Trump has also targeted the Environmental Protection Agency, calling its regulation overly aggressive. On the campaign trail, Trump has vowed to "get rid of" the EPA "in almost every form."

He and other Republicans warn that President Barack Obama's plan to curb greenhouse gas emission from U.S power plants could cost thousands of jobs and raise electricity costs for businesses and families. He has vowed to revive the coal industry in West Virginia and other states and has targeted Clinton's remark in March that, "We're going to put a lot of coal miners and coal companies out of business." Clinton has said she made "a misstatement" and has a plan to help displaced coal workers.

Trump said in West Virginia that if he's elected, "We're going to put the miners back to work."

Environmentalists were ready to pounce even before Trump delivered his remarks.

League of Conservation Voters spokesman Seth Stein said in a statement that "severely cutting the EPA and recommending ending their ability to regulate harmful pollution" would essentially give polluters "a free pass."
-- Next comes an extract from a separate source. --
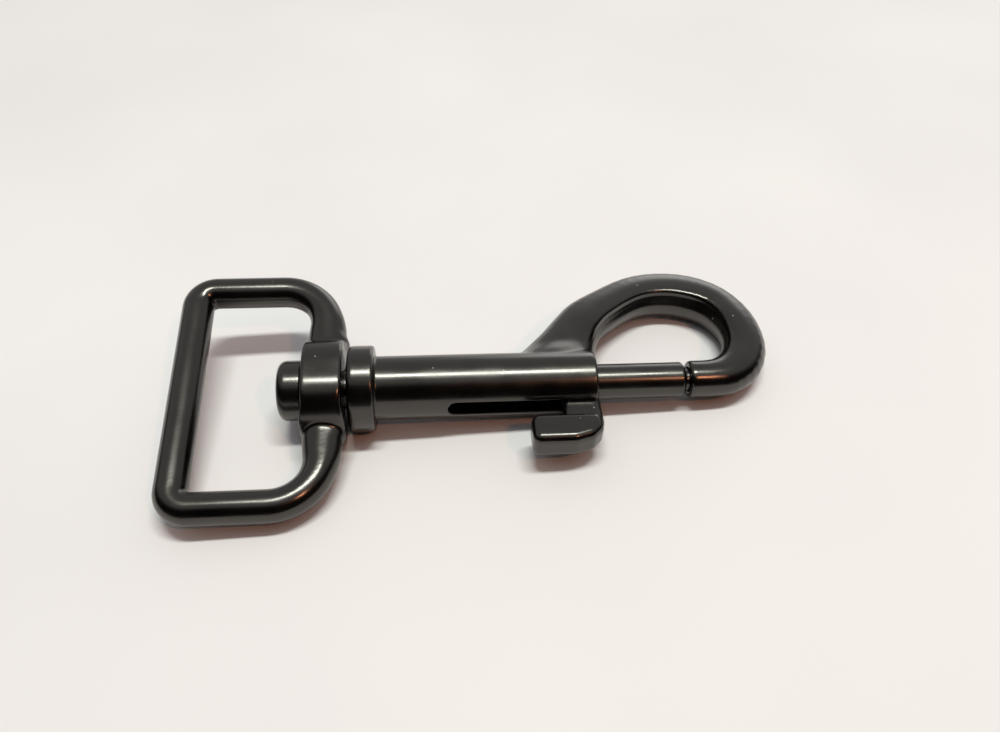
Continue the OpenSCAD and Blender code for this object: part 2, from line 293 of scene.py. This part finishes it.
# The hook's bar is drafted to a blunt ridge inside the opening, and its sides swell there. Each
# span says where a change sets in and where it is full.
BAR_START_X, BARREL_FLANK_Y = MOUTH_X - 14 * MM, 2.5 * MM
ARCH_CENTRE = (MOUTH_X + 12.5 * MM, 5 * MM)
RIDGE_DEPTH, WALL_DRAFT, RIM_OVERHANG, NOSE_LOSS = 1.5 * MM, 0.12, 0.4, 0.5
RIM_TO_BACK, RIDGE_Y = (13.5 * MM, 18 * MM), (4 * MM, 15 * MM)
NOSE_SIDE_X = (MOUTH_X + 17 * MM, MOUTH_X + 24 * MM)
WALL_Z, RIM_Z = (0, 1.2 * MM), (1.6 * MM, 2.9 * MM)
BACK_DRAFT, BEND_Y, BACK_REACH = 0.06, (6 * MM, 14 * MM), (13 * MM, 17 * MM)
ROOT_TAPER, TAPER_Y, TAPER_X = 0.12, (2.6 * MM, 6 * MM), (MOUTH_X + 4 * MM, MOUTH_X + 10 * MM)
TOP_SWELL, UNDERSIDE_SWELL, SWELL_Y = 0.04, 0.2, (3 * MM, 14 * MM)


def swell_arch(piece):
    """Thickens the hook's bar towards the opening and at its sides, and drafts its back."""
    for vertex in piece.data.vertices:
        x, y, z = vertex.co
        if x < BAR_START_X or y < BARREL_FLANK_Y:
            continue
        reach = Vector((x - ARCH_CENTRE[0], y - ARCH_CENTRE[1], 0))
        overhang = 1 - WALL_DRAFT * rise(z, WALL_Z) + RIM_OVERHANG * rise(z, RIM_Z)
        inward = 1 - rise(reach.length, RIM_TO_BACK)
        nose_side = 1 - NOSE_LOSS * rise(x, NOSE_SIDE_X)
        vertex.co -= reach.normalized() * RIDGE_DEPTH * overhang * inward * nose_side * rise(y, RIDGE_Y)
        bent = rise(y, BEND_Y)
        draft = BACK_DRAFT * bent * rise(reach.length, BACK_REACH)
        taper = ROOT_TAPER * rise(y, TAPER_Y) * (1 - bent) * (1 - rise(x, TAPER_X))
        swell = TOP_SWELL if z > 0 else UNDERSIDE_SWELL
        vertex.co.z *= (1 + swell * rise(y, SWELL_Y)) * (1 - draft) * (1 - taper)


bpy.ops.object.select_all(action="DESELECT")
bpy.ops.mesh.primitive_cylinder_add(
    vertices=64, radius=PLUG_RADIUS, depth=PLUG_LENGTH, location=(PLUG_X, 0, 0), rotation=(0, pi / 2, 0))
# Plating on a casting is glossy over a slightly wavy skin
casting_plate = black_plate("black_nickel_on_zinc", roughness=0.21, peel=0.08, dust=0.035)
hook_casting = cast_copy("hook_body", "hook", BODY_GRAIN, BODY_ROUNDS, bpy.context.object)
swell_arch(hook_casting)
for side in (-1, 1):
    low_z, high_z = sorted(side * off for off in ROOT_OFF)
    fill_corner(hook_casting, (ROOT_X[0], ROOT_Y[0], low_z), (ROOT_X[1], ROOT_Y[1], high_z), ROOT_ROUNDS)
fill_corner(hook_casting, (NOSE_FILL_X[0], -NOSE_FILL_OFF, -NOSE_FILL_OFF),
            (NOSE_FILL_X[1], NOSE_FILL_OFF, NOSE_FILL_OFF), NOSE_ROUNDS)
thin_mesh(hook_casting)
hook_casting.data.materials.append(casting_plate)

# The strap eye is a second zinc casting, a rectangular loop with a bored hub that turns on the
# swivel pin. It is tumbled and plated as the body is.
EYE_ROUNDS, ARM_ROUNDS = 10, 40
ARM_X, HUB_FRONT, ARM_SWELL, HUB_GROWTH = 9.7 * MM, 12.05 * MM, 0.22, 0.45 * MM
SWELL_START_X = ARM_X - 3.5 * MM
# Distances out from the hub's middle over which the arms swell, slim down and leave the hub
ARM_WIDENS, ARM_SLIMS, HUB_ENDS = (5.5 * MM, 7.5 * MM), (8 * MM, 14 * MM), (7 * MM, 9 * MM)
ARM_FILL_X, ARM_FILL_OFF, ARM_FILL_Z = (6.5 * MM, 12.5 * MM), (5.5 * MM, 9 * MM), (-4 * MM, 4 * MM)


def swell_arms(piece):
    """Widens the eye's arms where they run into the hub, and the hub towards the collar."""
    for vertex in piece.data.vertices:
        off = abs(vertex.co.y)
        swell = ARM_SWELL * rise(off, ARM_WIDENS) * (1 - rise(off, ARM_SLIMS))
        if vertex.co.x > SWELL_START_X:
            front = HUB_GROWTH * rise(vertex.co.x, (ARM_X, HUB_FRONT)) * (1 - rise(off, HUB_ENDS))
            vertex.co.x += (vertex.co.x - ARM_X) * swell + front


eye_casting = cast_copy("strap_eye", "eye", BODY_GRAIN, EYE_ROUNDS)
for side in (-1, 1):
    low_y, high_y = sorted(side * off for off in ARM_FILL_OFF)
    fill_corner(eye_casting, (ARM_FILL_X[0], low_y, ARM_FILL_Z[0]),
                (ARM_FILL_X[1], high_y, ARM_FILL_Z[1]), ARM_ROUNDS)
swell_arms(eye_casting)
thin_mesh(eye_casting)
eye_casting.data.materials.append(casting_plate)

# The thumb knob is a small zinc casting, a neck and a paddle. Its neck is pressed into the bolt
# through the slot, and it is plated as the body is.
KNOB_GRAIN, KNOB_ROUNDS, KNOB_FILL_ROUNDS = 0.1 * MM, 3, 30
PADDLE_FILL_Y = -7.5 * MM
knob_casting = cast_copy("thumb_knob", "bolt", KNOB_GRAIN, KNOB_ROUNDS)
knob_low, knob_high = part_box("thumb_knob")
fill_corner(knob_casting, knob_low, (knob_high[0], PADDLE_FILL_Y, knob_high[2]), KNOB_FILL_ROUNDS)
knob_casting.data.materials.append(casting_plate)

# The swivel pin and the bolt are turned steel. The pin is pressed into the barrel's rear and the
# bolt slides in its bore.
PIN_GRAIN, PIN_ROUNDS = 0.12 * MM, 4
BOLT_GRAIN, BOLT_ROUNDS = 0.1 * MM, 3
# The same plating lies finer on turned steel, so it looks smoother
turned_plate = black_plate("black_nickel_on_turned_steel", roughness=0.23, peel=0.05, dust=0.03)
pin_turned = cast_copy("swivel_pin", "hook", PIN_GRAIN, PIN_ROUNDS)
pin_turned.data.materials.append(turned_plate)
bolt_turned = cast_copy("bolt", "bolt", BOLT_GRAIN, BOLT_ROUNDS)
bolt_turned.data.materials.append(turned_plate)

# The return spring is coiled from hard drawn wire, between the pin's shank and the bolt. It
# shows only through the slot, and closes up as the bolt comes back.
WIRE_SMOOTH_ANGLE = radians(60)
WIRE_COLOUR, WIRE_GRAIN, WIRE_BRIGHT, WIRE_DULL = "#8c8c8a", 0.3 * MM, 0.25, 0.5


def drawn_wire():
    """Hard drawn spring wire: bare grey steel, bright where the die left it smooth."""
    material = bpy.data.materials.new("drawn_spring_wire")
    material.use_nodes = True
    tree = material.node_tree
    shader = tree.nodes["Principled BSDF"]
    shader.inputs["Metallic"].default_value = 1.0
    shader.inputs["Base Color"].default_value = linear(WIRE_COLOUR)
    place = add_node(tree, "ShaderNodeTexCoord", {}).outputs["Object"]
    lines = add_node(tree, "ShaderNodeTexNoise", {"Vector": place, "Scale": 1 / WIRE_GRAIN})
    rough = add_node(tree, "ShaderNodeMapRange", {
        "Value": lines.outputs["Fac"], "To Min": WIRE_BRIGHT, "To Max": WIRE_DULL})
    tree.links.new(rough.outputs["Result"], shader.inputs["Roughness"])
    return material


spring = merged_copy("return_spring", "spring_coil")
bpy.ops.object.shade_smooth_by_angle(angle=WIRE_SMOOTH_ANGLE)
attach(spring, "hook")
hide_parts("return_spring")
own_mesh(spring)
spring.data.materials.append(drawn_wire())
"Trump's already poor judgement is amplified by picking Cramer as his energy advisor, who is fully in line with the nominee's goal of denying the American people the benefits of the Clean Power Plan, threatening our economy and the health of our families, by eliminating clean air and water safeguards at the federal level," he said.

Jason Bordoff, the founding director of the Columbia Center on Global Energy Policy and a former senior adviser to the Obama administration, said he hoped Trump's remarks would reflect recognition of the complexity of the global energy system and the potential consequences of disruption.

"Disconnecting the U.S. from the global energy market would be very damaging and harmful to both U.S. consumers and U.S. producers," he said.

North Dakota is at the heart of America's oil boom and now is the second-largest oil producing state after Texas, thanks largely to huge reserves in the oil-rich Bakken region and advances in fracking and other drilling technology.

More than 7,000 people are slated to hear Trump speak at the event.